A Pragmatic Path Forward

The leaders and organizations from these communities recognize that such an outcome is politically unrealistic in the immediate term, so they’re doing what they are always asked to do—compromise. That’s the only way to describe the recommendation some of them put forward this week. Their very conciliatory ask: If the City moves forward with another land hold to pursue a performing arts center, it should make a binding commitment to include representatives of The Block and East End/Valley Street in all future negotiations.

These communities should not merely be “meaningfully and robustly engaged.” Urban renewal projects also included “public engagement,” which essentially meant residents were given some information about what was happening that they had no power to influence, along with (unfulfilled) promises of how it would benefit them.

Going forward, The Block and East End/Valley Street should be present at every table where decisions are formed — with meaningful participation in shaping the project’s scope, design, and benefits.

Given the history outlined in this series, this is a modest request. For decades, decisions about this land were made without the voices of those most connected to it. Plans were proposed, partnerships explored, and visions advanced — but the communities displaced from this area were rarely asked what they wanted to see in its place.

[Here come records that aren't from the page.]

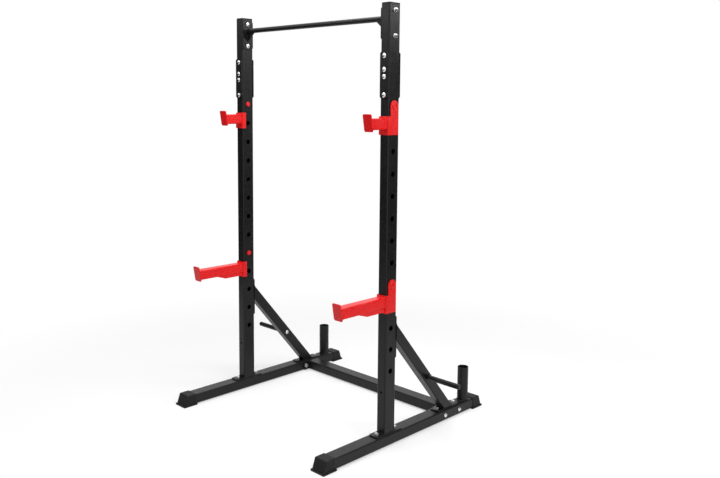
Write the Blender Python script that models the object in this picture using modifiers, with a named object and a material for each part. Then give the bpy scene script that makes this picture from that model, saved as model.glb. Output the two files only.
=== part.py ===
"""Two-post power rack: bolted steel frame with pull-up bar, two J-cups and two spotter arms.

Metres. X runs from one upright to the other, Y from front to back, Z up from the floor.
The origin is on the floor, in the middle of the rack's floor area.
"""

import math

import bmesh
import bpy
from mathutils import Matrix, Vector

# Gaps that keep touching pieces apart
GAP = 0.0003
SLIDE_GAP = 0.0006
BOLT_HOLE_CLEARANCE = 0.001
CUT_OVERRUN = 0.01

# Footprint and heights
BASE_LENGTH = 1.130
UPRIGHT_SPACING = 1.040
UPRIGHT_SETBACK = 0.395
JOINT_HEIGHT = 1.690
UPPER_LENGTH = 0.302

# Tubes
TUBE_WALL = 0.002
TUBE_CORNER = 0.006
UPRIGHT_WIDTH = 0.050
UPRIGHT_DEPTH = 0.070
RAIL_WIDTH = 0.070
RAIL_HEIGHT = 0.050
BRACE_SIZE = 0.050

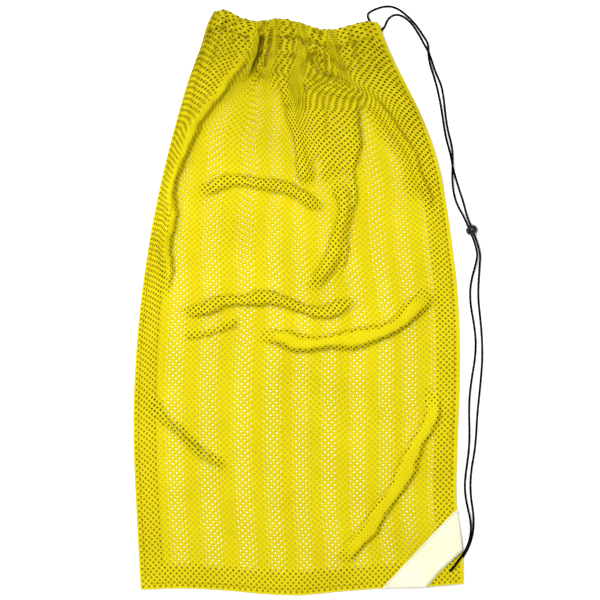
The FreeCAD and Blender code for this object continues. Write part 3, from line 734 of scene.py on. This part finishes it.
def back_hem(lie):
    def base(u, v, x, y):
        return HEM_THICK / 2 + BACK_HEM_LOW + BACK_GATHERS * gathers(u + GATHER_SHIFT, v)

    return hem("back_hem_net", lie, base, CHANNEL_ROUTE[:12], 14)


def hem_stitches(lie):
    a = np.linspace(*STITCHED_SPAN, 600)
    x, y, z, puff = hem_front(a, np.full(a.shape, STITCHED_AT), lie, front_height)
    z = z + puff + RIB_RISE - THREAD * 0.3
    return stitches("mouth_hem_stitches", np.stack([x, y, z], axis=1))


STRIP_HIGH = (0.0011, 0.0019)   # heights of the two layers of a folded allowance
STRIP_RISE = 0.006              # they rise with the hems
STRIP_SPAN = (0.90, 0.98)       # between these shares of the length
STRIP_TOP = HEM_START - 0.01    # share of the length where a side allowance ends
SIDE_GAP = 0.003                # share of the width outside a side allowance
BOTTOM_GAP = 0.001              # share of the length below the bottom one
BOTTOM_ENDS = (0.004, 0.996)    # shares of the width where the bottom one begins and ends


def side_strip(name, right, seed):
    """Seam allowance: the panels' edges folded once, between the two panels."""
    wide = SEAM_SHARE * BOTTOM_WIDE

    def to_share(column, row):
        return column * COLUMN / wide, row * ROW / BAG_TALL

    def to_space(a, b):
        inward = SEAM_SHARE * np.where(a < 1, 1 - a, a - 1)
        u = 1 - inward - SIDE_GAP if right else inward + SIDE_GAP
        x, y = plan(u, b)
        z = np.where(a < 1, *STRIP_HIGH) + corner_lift(x, y) + STRIP_RISE * between(b, *STRIP_SPAN)
        return np.stack([x, y, z], axis=1)

    limits = ((0, BOTTOM_SHARE), (2, STRIP_TOP))
    rows = (0, int(BAG_TALL / ROW) + 2)
    return net(name, (-2, int(4 * wide / COLUMN) + 4), rows, to_share, to_space, limits, seed)


def bottom_strip():
    """The bottom seam's allowance, folded once in the same way."""
    tall = BOTTOM_SHARE * BAG_TALL

    def to_share(column, row):
        return column * COLUMN / BOTTOM_WIDE, row * ROW / tall

    def to_space(a, b):
        v = BOTTOM_SHARE * np.where(b < 1, 1 - b, b - 1) + BOTTOM_GAP
        x, y = plan(a, v)
        z = np.where(b < 1, *STRIP_HIGH) + corner_lift(x, y)
        return np.stack([x, y, z], axis=1)

    rows = (-2, int(2 * tall / ROW) + 3)
    return net("bottom_strip_net", (-2, 2 * int(COLUMNS) + 4), rows, to_share, to_space,
               ((BOTTOM_ENDS[0], 0), (BOTTOM_ENDS[1], 2)), 17)


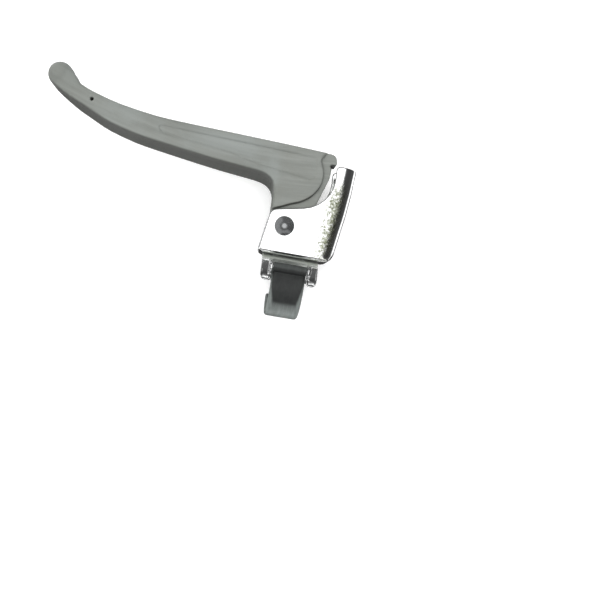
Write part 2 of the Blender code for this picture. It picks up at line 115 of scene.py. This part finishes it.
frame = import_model()
cad_low, cad_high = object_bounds()
nodes = frame["nodes"]


def ease(value, low, high):
    """0 below low, 1 above high, smooth between."""
    t = min(max((value - low) / (high - low), 0.0), 1.0)
    return t * t * (3 - 2 * t)


def scaled(colour, by):
    return tuple(c * by for c in colour)


# ---- node trees --------------------------------------------------------------------------------

class Nodes:
    """Short ways to add, set and link the nodes of one tree."""

    def __init__(self, tree):
        self.tree = tree

    def node(self, kind, **inputs):
        """A new node with its inputs fed by name, an underscore standing for a space."""
        made = self.tree.nodes.new(kind)
        for key, value in inputs.items():
            self.feed(made.inputs[key.replace("_", " ")], value)
        return made

    def feed(self, socket, value):
        if isinstance(value, bpy.types.NodeSocket):
            self.tree.links.new(value, socket)
        else:
            socket.default_value = value

    def ramp(self, value, stops):
        """The colour at value on a ramp of (position, colour) stops."""
        made = self.node("ShaderNodeValToRGB", Fac=value)
        elements = made.color_ramp.elements
        while len(elements) > 1:
            elements.remove(elements[-1])
        elements[0].position = stops[0][0]
        elements[0].color = (*stops[0][1], 1.0)
        for position, colour in stops[1:]:
            elements.new(position).color = (*colour, 1.0)
        return made.outputs["Color"]

    def mix(self, share, a, b, how="MIX"):
        """Colour a blended with colour b by share."""
        made = self.node("ShaderNodeMix")
        made.data_type = "RGBA"
        made.blend_type = how
        for index, value in ((MIX_SHARE, share), (MIX_A, a), (MIX_B, b)):
            self.feed(made.inputs[index], (*value, 1.0) if isinstance(value, tuple) else value)
        return made.outputs[MIX_RESULT]


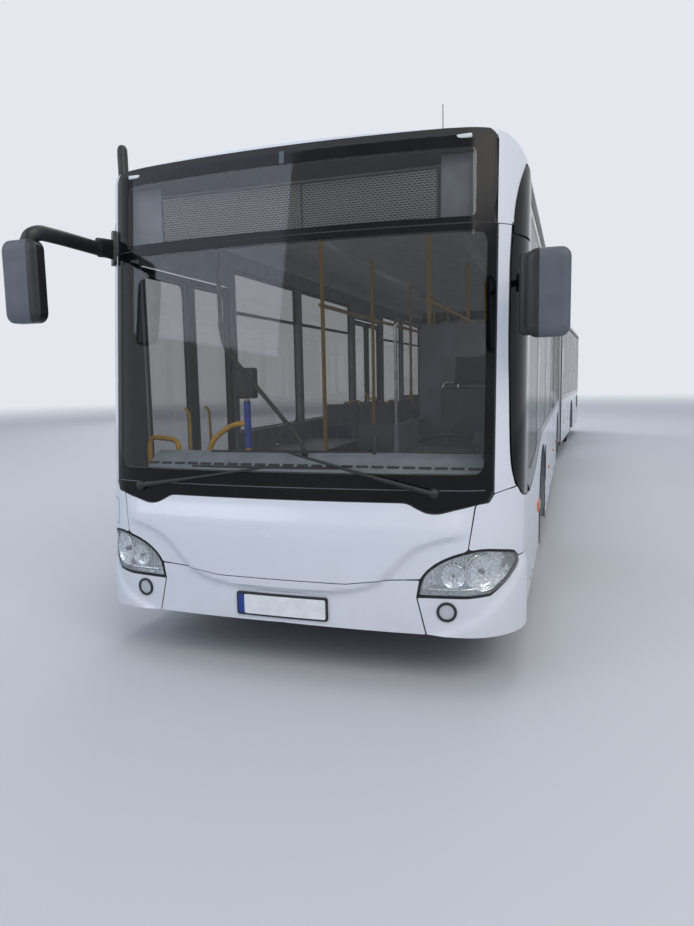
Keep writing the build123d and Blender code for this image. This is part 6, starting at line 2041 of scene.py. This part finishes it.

This pattern must not repeat itself.

The question before the City is not simply what should be built on this land. It is how that decision will be made — and who will be empowered to shape it.

The history of this site is ultimately a story about power: who had it, who exercised it, and who did not. The opportunity now is to write a different ending — one in which the communities tied to this land are not an afterthought, but a primary partner.

The City owns this land today. With that ownership comes responsibility. The next chapter should begin not with a predetermined project, but with a commitment to shared decision-making and a seat at the table for those whose history is rooted here.